• _Your task_: Review the listing and copy each line that holds the word "materials".

• _Supplied data_:
BEGIN

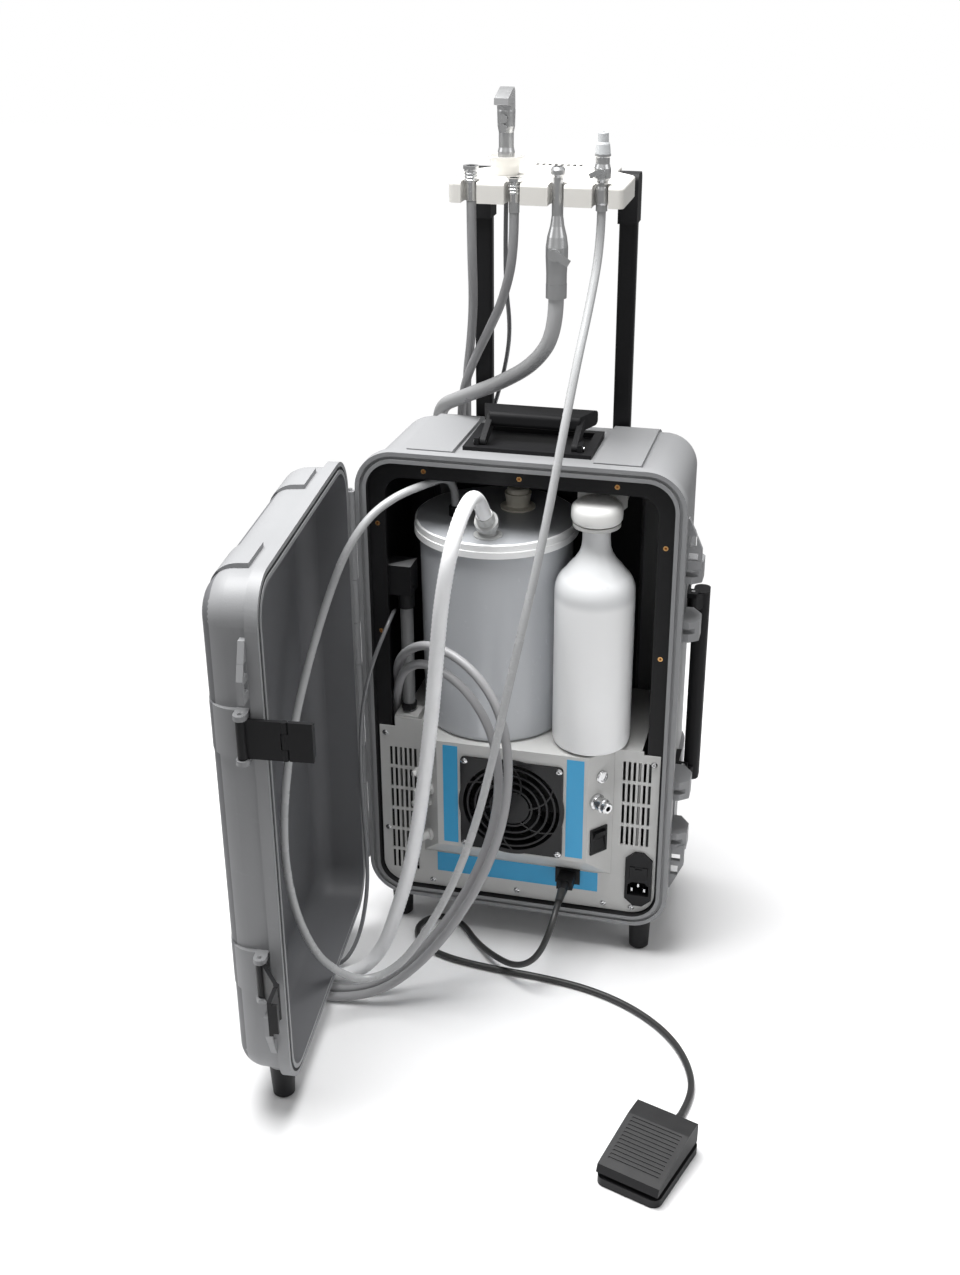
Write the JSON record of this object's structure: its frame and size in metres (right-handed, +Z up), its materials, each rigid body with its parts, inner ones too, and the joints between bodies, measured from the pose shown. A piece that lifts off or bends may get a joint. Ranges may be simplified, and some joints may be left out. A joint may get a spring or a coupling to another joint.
{
  "type": "portable dental unit",
  "caption": "Wheeled upright hard case with a hinged lid, service panel, waste tank, water bottle, telescopic handle with an instrument tray, hoses and a foot switch.",
  "frame": {"origin": "on the floor, at the middle of the case's width, in the plane of its front rim", "axes": "+Z up; +Y back, into the case; +X to the right as seen from the front; the lid stands open on the left"},
  "size_m": [0.5333, 0.6647, 0.9211],
  "materials": {
    "case_plastic": "fine grain",
    "gasket_rubber": "matt",
    "black_plastic": "fine grain",
    "latch_metal": "satin",
    "wheel_rubber": "matt",
    "post_metal": "satin",
    "panel_paint": "fine powder coat",
    "guard_wire": "satin",
    "fitting_metal": "polished",
    "pump_metal": "cast",
    "tank_plastic": "clear grey",
    "tank_lid_plastic": "polished",
    "port_plastic": "polished",
    "riser_plastic": "satin",
    "white_plastic": "satin",
    "valve_plastic": "satin",
    "syringe_metal": "polished",
    "handpiece_hose": "satin",
    "suction_hose": "ribbed",
    "saliva_hose": "ribbed",
    "syringe_hose": "polished",
    "cord_rubber": "satin"
  },
  "bodies": {
    "case": {"case_shell": "case_plastic", "case_feet": "black_plastic", "handle_brackets": "black_plastic", "case_pins": "latch_metal", "handle_guides": "black_plastic", "panel_ring": "black_plastic", "front_panel": "panel_paint", "chassis": "panel_paint", "fan_guard": "guard_wire", "fan_frame": "black_plastic", "mains_inlet": "black_plastic", "switch_frame": "black_plastic", "bay_fittings": "fitting_metal", "pumps": "pump_metal", "waste_tank": "tank_plastic", "tank_lid": "tank_lid_plastic", "tank_ports": "port_plastic", "riser": "riser_plastic", "bottle_cap": "white_plastic", "bottle_bracket": "panel_paint", "fasteners": "latch_metal", "foot_base": "black_plastic", "foot_plug": "black_plastic", "handpiece_hose_left": "handpiece_hose", "handpiece_hose_right": "handpiece_hose", "syringe_hose": "syringe_hose", "suction_hose": "suction_hose", "saliva_hose": "saliva_hose", "foot_cord": "cord_rubber"},
    "lid": {"lid_shell": "case_plastic", "lid_gasket": "gasket_rubber", "lid_foot": "black_plastic", "latch_pins": "latch_metal"},
    "upper_link": {"upper_latch_link": "latch_metal"},
    "upper_lever": {"upper_latch_lever": "black_plastic"},
    "lower_link": {"lower_latch_link": "latch_metal"},
    "lower_lever": {"lower_latch_lever": "black_plastic"},
    "left_wheel": {"wheel_left": "wheel_rubber"},
    "right_wheel": {"wheel_right": "wheel_rubber"},
    "fan": {"fan_rotor": "black_plastic"},
    "top_handle": {"top_handle": "black_plastic"},
    "side_handle": {"side_handle": "black_plastic"},
    "handle": {"handle_posts": "post_metal", "handle_grip": "black_plastic", "tray": "white_plastic", "syringe_cup": "white_plastic", "handpiece_couplings": "fitting_metal", "suction_handpiece": "valve_plastic", "saliva_handpiece": "valve_plastic", "syringe": "syringe_metal"},
    "release": {"release_button": "black_plastic"},
    "suction_valve": {"suction_valve": "valve_plastic"},
    "saliva_valve": {"saliva_valve": "valve_plastic"},
    "air_button": {"air_button": "syringe_metal"},
    "water_button": {"water_button": "syringe_metal"},
    "rocker": {"switch_rocker": "black_plastic"},
    "fuse_drawer": {"fuse_drawer": "black_plastic"},
    "port_cap": {"port_cap": "white_plastic"},
    "bottle": {"water_bottle": "white_plastic"},
    "treadle": {"foot_treadle": "black_plastic"}
  },
  "joints": [
    {"name": "lid_hinge", "type": "hinge", "parent": "case", "child": "lid", "pos_m": [-0.177, 0, 0.31], "axis": [0, 0, 1], "range_deg": [-90, 84.3], "deforming": ["foot_cord"]},
    {"name": "upper_link_hinge", "type": "hinge", "parent": "lid", "child": "upper_link", "pos_m": [-0.16164, -0.35523, 0.438], "axis": [0, 0, 1], "range_deg": [-110, 0]},
    {"name": "upper_lever_hinge", "type": "hinge", "parent": "upper_link", "child": "upper_lever", "pos_m": [-0.12403, -0.34947, 0.438], "axis": [0, 0, 1], "range_deg": [-100, 0]},
    {"name": "lower_link_hinge", "type": "hinge", "parent": "lid", "child": "lower_link", "pos_m": [-0.16164, -0.35523, 0.182], "axis": [0, 0, 1], "range_deg": [-55, 55]},
    {"name": "lower_lever_hinge", "type": "hinge", "parent": "lower_link", "child": "lower_lever", "pos_m": [-0.13535, -0.38274, 0.182], "axis": [0, 0, 1], "range_deg": [-65, 35]},
    {"name": "left_wheel_spin", "type": "hinge", "parent": "case", "child": "left_wheel", "pos_m": [-0.135, 0.16, 0.038], "axis": [1, 0, 0], "continuous": true},
    {"name": "right_wheel_spin", "type": "hinge", "parent": "case", "child": "right_wheel", "pos_m": [0.135, 0.16, 0.038], "axis": [1, 0, 0], "continuous": true},
    {"name": "fan_spin", "type": "hinge", "parent": "case", "child": "fan", "pos_m": [0, 0, 0.1905], "axis": [0, 1, 0], "continuous": true},
    {"name": "top_handle_hinge", "type": "hinge", "parent": "case", "child": "top_handle", "pos_m": [0, 0.053, 0.5805], "axis": [1, 0, 0], "range_deg": [0, 117]},
    {"name": "side_handle_hinge", "type": "hinge", "parent": "case", "child": "side_handle", "pos_m": [0.1755, 0.063, 0.31], "axis": [0, 0, 1], "range_deg": [-90, 0]},
    {"name": "handle_slide", "type": "slide", "parent": "case", "child": "handle", "axis": [0, 0, 1], "range_m": [-0.09, 0], "deforming": ["handpiece_hose_left", "handpiece_hose_right", "syringe_hose", "suction_hose", "saliva_hose"]},
    {"name": "release_press", "type": "slide", "parent": "handle", "child": "release", "axis": [0, 0, 1], "range_m": [0, 0.0035], "stiffness_N_per_m": 300, "springref_m": -0.003},
    {"name": "suction_valve_turn", "type": "hinge", "parent": "handle", "child": "suction_valve", "pos_m": [0.0225, 0.071, 0.773], "axis": [0, 1, 0], "range_deg": [0, 90]},
    {"name": "saliva_valve_turn", "type": "hinge", "parent": "handle", "child": "saliva_valve", "pos_m": [0.0655, 0.071, 0.8505], "axis": [0, 1, 0], "range_deg": [0, 90]},
    {"name": "air_press", "type": "slide", "parent": "handle", "child": "air_button", "axis": [0, 1, 0], "range_m": [0, 0.002], "stiffness_N_per_m": 300, "springref_m": -0.003},
    {"name": "water_press", "type": "slide", "parent": "handle", "child": "water_button", "axis": [0, 1, 0], "range_m": [0, 0.002], "stiffness_N_per_m": 300, "springref_m": -0.003},
    {"name": "switch_rock", "type": "hinge", "parent": "case", "child": "rocker", "pos_m": [0.09298, -0.00751, 0.1545], "axis": [-0.6529, -0.7574, 0], "range_deg": [0, 7.5]},
    {"name": "fuse_drawer_slide", "type": "slide", "parent": "case", "child": "fuse_drawer", "axis": [0, -1, 0], "range_m": [0, 0.015]},
    {"name": "port_cap_lift", "type": "slide", "parent": "case", "child": "port_cap", "axis": [0, 0, 1], "range_m": [0, 0.02]},
    {"name": "bottle_turn", "type": "hinge", "parent": "case", "child": "bottle", "pos_m": [0.0785, 0.02, 0.262], "axis": [0, 0, 1], "continuous": true},
    {"name": "treadle_press", "type": "hinge", "parent": "case", "child": "treadle", "pos_m": [0.21158, -0.28852, 0.016], "axis": [0.9511, -0.309, 0], "range_deg": [0, 3.4], "stiffness_Nm_per_rad": 2, "springref_deg": -5.73}
  ]
}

END

• _Expected output_:
Write the JSON record of this object's structure: its frame and size in metres (right-handed, +Z up), its materials, each rigid body with its parts, inner ones too, and the joints between bodies, measured from the pose shown. A piece that lifts off or bends may get a joint. Ranges may be simplified, and some joints may be left out. A joint may get a spring or a coupling to another joint.
  "materials": {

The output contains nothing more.